> **What is asked**:
In the records below, begin at the line containing "N_MED), 'rear_cell', black);" and end at the line containing "imported = [obj"; quote every line in that span exactly, including both boundary lines, and no others.

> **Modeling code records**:
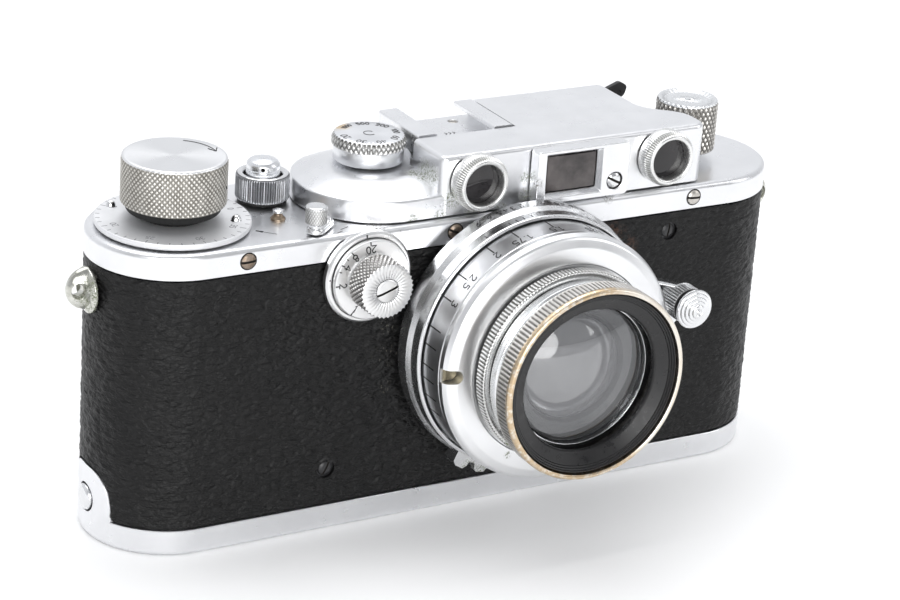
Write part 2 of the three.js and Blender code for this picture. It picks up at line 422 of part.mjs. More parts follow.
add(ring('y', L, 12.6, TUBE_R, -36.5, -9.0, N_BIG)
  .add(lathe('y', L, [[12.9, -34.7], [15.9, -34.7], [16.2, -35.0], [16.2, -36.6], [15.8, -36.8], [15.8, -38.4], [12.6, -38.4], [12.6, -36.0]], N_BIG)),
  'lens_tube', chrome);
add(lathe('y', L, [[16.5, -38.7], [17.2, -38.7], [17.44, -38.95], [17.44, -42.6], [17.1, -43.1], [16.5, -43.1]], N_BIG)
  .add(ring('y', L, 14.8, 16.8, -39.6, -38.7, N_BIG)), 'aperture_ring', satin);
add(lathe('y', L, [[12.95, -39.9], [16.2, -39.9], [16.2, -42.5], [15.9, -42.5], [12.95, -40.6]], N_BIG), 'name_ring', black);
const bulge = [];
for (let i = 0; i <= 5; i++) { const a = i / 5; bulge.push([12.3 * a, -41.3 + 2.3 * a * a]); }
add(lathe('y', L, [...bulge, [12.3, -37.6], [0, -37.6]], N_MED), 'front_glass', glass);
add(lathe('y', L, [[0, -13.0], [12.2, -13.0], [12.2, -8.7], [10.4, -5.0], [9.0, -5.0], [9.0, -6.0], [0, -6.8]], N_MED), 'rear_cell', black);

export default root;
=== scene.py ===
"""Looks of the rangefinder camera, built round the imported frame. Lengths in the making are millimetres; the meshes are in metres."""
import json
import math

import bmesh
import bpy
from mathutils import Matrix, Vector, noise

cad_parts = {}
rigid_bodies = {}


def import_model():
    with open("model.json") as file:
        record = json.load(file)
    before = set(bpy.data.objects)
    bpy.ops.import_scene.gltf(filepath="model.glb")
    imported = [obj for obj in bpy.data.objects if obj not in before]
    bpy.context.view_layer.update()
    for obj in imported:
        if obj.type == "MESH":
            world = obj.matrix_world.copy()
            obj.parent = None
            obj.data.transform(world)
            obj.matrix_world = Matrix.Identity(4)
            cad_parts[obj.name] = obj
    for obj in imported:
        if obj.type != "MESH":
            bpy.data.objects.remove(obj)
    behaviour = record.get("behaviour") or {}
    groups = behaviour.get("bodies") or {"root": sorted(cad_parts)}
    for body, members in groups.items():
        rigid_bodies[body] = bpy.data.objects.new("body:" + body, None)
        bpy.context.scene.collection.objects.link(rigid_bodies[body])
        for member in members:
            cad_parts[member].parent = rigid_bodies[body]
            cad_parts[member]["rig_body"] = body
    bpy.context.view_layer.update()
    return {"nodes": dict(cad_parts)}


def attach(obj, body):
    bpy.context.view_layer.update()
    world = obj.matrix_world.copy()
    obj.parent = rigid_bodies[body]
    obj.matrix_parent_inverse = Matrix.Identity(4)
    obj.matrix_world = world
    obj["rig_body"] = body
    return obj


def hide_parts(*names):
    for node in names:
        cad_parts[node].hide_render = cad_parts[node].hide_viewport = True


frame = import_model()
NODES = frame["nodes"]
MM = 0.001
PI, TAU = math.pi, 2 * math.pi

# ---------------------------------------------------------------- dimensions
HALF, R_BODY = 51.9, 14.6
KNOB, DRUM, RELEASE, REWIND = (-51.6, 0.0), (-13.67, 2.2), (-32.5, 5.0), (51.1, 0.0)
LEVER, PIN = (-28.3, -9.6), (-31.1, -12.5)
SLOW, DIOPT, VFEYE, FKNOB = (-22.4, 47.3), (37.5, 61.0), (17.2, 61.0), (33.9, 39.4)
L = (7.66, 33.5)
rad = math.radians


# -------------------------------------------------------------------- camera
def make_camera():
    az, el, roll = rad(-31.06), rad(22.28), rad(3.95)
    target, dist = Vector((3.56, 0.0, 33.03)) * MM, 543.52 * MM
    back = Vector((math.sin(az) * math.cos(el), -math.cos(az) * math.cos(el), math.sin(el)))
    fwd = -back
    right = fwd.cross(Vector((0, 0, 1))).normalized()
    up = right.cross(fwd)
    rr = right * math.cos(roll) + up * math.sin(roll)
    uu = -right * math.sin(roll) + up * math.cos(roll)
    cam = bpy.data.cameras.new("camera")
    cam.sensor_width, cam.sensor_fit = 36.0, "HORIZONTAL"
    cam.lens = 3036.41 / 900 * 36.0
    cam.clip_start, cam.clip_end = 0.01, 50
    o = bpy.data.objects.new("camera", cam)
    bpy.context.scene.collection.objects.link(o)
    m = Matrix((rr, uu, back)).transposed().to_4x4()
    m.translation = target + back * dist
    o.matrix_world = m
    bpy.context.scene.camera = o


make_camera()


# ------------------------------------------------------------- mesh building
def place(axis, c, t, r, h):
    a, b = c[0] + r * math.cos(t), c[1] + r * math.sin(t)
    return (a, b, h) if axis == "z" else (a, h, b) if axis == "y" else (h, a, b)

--

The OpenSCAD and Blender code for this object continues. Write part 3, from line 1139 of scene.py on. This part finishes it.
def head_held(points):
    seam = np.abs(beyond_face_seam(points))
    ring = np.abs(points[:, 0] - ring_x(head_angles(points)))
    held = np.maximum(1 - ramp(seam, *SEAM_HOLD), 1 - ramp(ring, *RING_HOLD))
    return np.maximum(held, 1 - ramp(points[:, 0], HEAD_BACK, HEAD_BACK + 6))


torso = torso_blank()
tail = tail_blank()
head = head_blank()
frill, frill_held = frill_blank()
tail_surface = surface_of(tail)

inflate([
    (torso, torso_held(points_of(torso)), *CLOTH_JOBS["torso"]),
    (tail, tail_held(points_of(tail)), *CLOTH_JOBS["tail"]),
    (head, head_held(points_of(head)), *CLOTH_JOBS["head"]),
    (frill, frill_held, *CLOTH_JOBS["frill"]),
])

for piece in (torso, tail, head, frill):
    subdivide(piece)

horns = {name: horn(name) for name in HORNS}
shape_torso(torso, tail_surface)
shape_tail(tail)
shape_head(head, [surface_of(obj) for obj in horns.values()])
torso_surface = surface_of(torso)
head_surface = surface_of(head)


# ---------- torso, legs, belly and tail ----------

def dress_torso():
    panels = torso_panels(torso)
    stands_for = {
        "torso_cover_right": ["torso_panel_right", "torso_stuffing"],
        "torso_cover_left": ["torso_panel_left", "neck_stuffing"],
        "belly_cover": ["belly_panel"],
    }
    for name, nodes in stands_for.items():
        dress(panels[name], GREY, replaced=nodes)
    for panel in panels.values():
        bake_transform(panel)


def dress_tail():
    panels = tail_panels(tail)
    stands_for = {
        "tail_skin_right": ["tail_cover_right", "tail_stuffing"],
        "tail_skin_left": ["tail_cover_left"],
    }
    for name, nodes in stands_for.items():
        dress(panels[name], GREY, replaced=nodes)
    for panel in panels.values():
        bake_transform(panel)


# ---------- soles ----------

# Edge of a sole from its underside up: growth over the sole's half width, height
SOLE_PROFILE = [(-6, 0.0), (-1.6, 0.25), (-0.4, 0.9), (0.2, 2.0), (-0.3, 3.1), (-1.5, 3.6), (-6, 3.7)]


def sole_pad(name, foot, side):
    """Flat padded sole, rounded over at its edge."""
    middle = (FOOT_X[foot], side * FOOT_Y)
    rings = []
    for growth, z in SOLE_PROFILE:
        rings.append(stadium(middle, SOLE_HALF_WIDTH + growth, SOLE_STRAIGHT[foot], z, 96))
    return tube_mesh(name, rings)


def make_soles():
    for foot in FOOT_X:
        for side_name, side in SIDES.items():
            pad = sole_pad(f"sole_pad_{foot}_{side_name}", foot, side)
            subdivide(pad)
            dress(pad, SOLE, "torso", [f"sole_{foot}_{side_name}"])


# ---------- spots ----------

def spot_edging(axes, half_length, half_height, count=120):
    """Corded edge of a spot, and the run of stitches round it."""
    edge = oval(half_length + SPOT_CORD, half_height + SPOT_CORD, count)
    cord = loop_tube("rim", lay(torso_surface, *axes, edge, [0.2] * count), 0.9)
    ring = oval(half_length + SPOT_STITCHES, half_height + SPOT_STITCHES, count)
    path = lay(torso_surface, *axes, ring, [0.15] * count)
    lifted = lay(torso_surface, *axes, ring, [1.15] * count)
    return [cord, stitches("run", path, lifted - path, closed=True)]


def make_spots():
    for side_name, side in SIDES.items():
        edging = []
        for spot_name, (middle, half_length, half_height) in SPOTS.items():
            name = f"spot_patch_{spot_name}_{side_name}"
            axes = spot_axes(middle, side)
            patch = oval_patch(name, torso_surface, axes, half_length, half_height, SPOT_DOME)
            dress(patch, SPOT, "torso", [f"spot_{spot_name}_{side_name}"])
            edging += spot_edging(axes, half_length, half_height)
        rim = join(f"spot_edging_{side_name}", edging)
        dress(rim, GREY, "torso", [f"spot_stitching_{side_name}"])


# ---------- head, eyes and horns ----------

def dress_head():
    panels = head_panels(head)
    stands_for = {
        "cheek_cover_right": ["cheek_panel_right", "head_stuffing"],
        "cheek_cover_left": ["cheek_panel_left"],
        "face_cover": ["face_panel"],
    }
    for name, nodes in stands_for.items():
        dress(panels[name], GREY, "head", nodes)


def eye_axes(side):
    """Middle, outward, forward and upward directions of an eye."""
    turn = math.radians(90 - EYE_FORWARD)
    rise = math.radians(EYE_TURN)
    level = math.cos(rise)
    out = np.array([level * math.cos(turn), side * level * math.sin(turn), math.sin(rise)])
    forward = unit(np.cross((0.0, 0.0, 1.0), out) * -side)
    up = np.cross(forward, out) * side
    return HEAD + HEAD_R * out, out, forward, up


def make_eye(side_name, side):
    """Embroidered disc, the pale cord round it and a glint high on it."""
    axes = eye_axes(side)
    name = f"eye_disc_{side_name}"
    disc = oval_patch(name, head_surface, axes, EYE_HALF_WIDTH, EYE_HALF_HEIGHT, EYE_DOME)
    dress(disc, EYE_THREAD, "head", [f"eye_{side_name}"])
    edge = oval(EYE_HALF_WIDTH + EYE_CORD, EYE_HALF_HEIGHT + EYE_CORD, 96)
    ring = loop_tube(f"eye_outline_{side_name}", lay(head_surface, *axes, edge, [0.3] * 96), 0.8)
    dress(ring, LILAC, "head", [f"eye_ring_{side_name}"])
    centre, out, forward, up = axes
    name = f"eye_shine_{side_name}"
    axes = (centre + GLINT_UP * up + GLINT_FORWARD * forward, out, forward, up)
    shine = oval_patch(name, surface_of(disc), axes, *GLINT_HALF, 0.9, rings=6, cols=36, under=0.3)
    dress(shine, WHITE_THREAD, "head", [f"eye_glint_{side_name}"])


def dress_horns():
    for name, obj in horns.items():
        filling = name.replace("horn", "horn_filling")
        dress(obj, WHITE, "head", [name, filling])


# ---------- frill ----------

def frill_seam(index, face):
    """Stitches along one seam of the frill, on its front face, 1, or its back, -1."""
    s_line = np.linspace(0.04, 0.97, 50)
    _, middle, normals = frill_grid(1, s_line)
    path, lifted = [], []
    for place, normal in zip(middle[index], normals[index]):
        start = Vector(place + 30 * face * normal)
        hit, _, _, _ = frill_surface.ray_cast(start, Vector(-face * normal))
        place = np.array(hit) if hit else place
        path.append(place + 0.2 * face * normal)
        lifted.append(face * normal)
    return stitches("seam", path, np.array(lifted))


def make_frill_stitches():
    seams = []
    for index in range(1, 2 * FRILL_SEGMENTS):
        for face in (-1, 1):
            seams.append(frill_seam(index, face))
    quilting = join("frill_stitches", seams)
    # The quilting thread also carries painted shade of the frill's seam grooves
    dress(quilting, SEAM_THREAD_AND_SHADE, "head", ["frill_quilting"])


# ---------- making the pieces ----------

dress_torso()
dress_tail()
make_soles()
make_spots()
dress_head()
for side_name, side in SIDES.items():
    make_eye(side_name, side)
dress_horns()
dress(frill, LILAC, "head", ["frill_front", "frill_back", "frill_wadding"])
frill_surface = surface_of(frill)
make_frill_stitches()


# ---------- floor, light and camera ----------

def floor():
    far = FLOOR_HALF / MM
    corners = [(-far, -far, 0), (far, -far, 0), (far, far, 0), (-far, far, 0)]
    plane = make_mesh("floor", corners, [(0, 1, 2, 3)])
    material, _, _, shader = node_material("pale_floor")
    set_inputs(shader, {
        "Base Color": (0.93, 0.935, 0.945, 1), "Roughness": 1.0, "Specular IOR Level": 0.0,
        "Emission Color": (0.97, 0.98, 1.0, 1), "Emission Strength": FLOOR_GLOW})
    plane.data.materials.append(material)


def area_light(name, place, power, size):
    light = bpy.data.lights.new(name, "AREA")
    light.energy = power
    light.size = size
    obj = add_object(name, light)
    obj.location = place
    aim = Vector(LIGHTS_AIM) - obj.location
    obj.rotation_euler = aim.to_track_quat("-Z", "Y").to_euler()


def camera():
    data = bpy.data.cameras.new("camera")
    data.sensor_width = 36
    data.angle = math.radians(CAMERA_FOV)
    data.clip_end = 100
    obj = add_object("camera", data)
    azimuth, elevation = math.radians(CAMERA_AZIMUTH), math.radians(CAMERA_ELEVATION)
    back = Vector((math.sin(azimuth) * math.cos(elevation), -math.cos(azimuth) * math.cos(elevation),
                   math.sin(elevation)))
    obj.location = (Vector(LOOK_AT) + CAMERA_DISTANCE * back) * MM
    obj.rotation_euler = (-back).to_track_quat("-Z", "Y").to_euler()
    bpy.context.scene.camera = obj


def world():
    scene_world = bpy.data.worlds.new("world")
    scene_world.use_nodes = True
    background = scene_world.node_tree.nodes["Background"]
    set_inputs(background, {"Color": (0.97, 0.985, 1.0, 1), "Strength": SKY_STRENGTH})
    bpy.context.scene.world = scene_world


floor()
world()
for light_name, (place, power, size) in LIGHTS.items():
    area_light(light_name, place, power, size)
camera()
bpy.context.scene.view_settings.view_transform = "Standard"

> **Result for this task**:
add(lathe('y', L, [[0, -13.0], [12.2, -13.0], [12.2, -8.7], [10.4, -5.0], [9.0, -5.0], [9.0, -6.0], [0, -6.8]], N_MED), 'rear_cell', black);

export default root;
=== scene.py ===
"""Looks of the rangefinder camera, built round the imported frame. Lengths in the making are millimetres; the meshes are in metres."""
import json
import math

import bmesh
import bpy
from mathutils import Matrix, Vector, noise

cad_parts = {}
rigid_bodies = {}


def import_model():
    with open("model.json") as file:
        record = json.load(file)
    before = set(bpy.data.objects)
    bpy.ops.import_scene.gltf(filepath="model.glb")
    imported = [obj for obj in bpy.data.objects if obj not in before]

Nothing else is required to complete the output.